Accelerated ReaxFF Simulations for Describing the Reactive Cross-Linking of Polymers

Various methods have been developed to perform atomistic-scale simulations for the cross-linking of polymers. Most of these methods involve connecting the reactive sites of the monomers, but these typically do not capture the entire reaction process from the reactants to final products through transition states. Experimental time scales for cross-linking reactions in polymers range from minutes to hours, which are time scales that are inaccessible to atomistic-scale simulations. Because simulating reactions on realistic time scales is computationally expensive, in this investigation, an accelerated simulation method was developed within the ReaxFF reactive force field framework. In this method, the reactants are tracked until they reach a nonreactive configuration that provides a good starting point for a reactive event. Subsequently, the reactants are provided with a sufficient amount of energy - equivalent or slightly larger than their lowest-energy reaction barrier - to overcome the barrier for the cross-linking process and form desired products.
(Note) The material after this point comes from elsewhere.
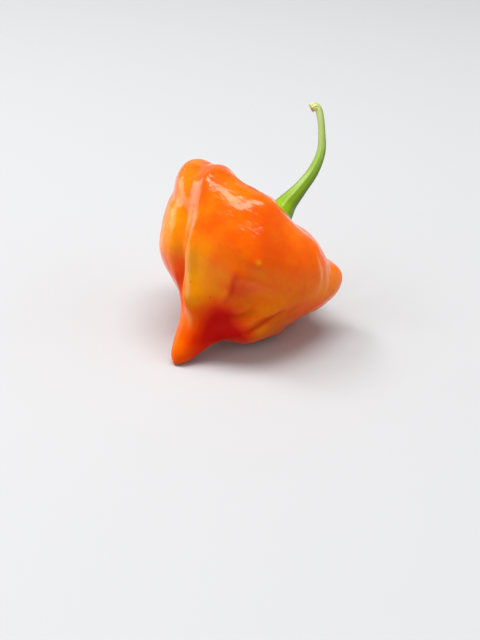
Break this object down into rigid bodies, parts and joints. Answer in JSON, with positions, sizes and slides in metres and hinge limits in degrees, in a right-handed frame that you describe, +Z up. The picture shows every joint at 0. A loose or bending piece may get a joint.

This allows simulation of cross-linking at realistic, low temperatures, which helps to mimic chemical reactions and avoids unwanted higherature side reactions and still allows us to reject high-barrier events. It should be noted that not all accelerated events are successful as high local strain can lead to reaction rejections. The validity of the ReaxFF force field was tested for three different types of transition state, possibly for polymerization of epoxides, and good agreement with quantum mechanical methods was observed. The accelerated method was further implemented to study the cross-linking of diglycidyl ether of bisphenol F (bis F) and diethyltoluenediamine (DETDA), and a reasonably high percentage (82%) of cross-linking was obtained. The simulated cross-linked polymer was then tested for density, glass transition temperature, and modulus and found to be in good agreement with experiments. Results indicate that this newly developed accelerated simulation method in ReaxFF can be a useful tool to perform atomistic-scale simulations on polymerization processes that have a relatively high reaction barrier at a realistic, low temperature.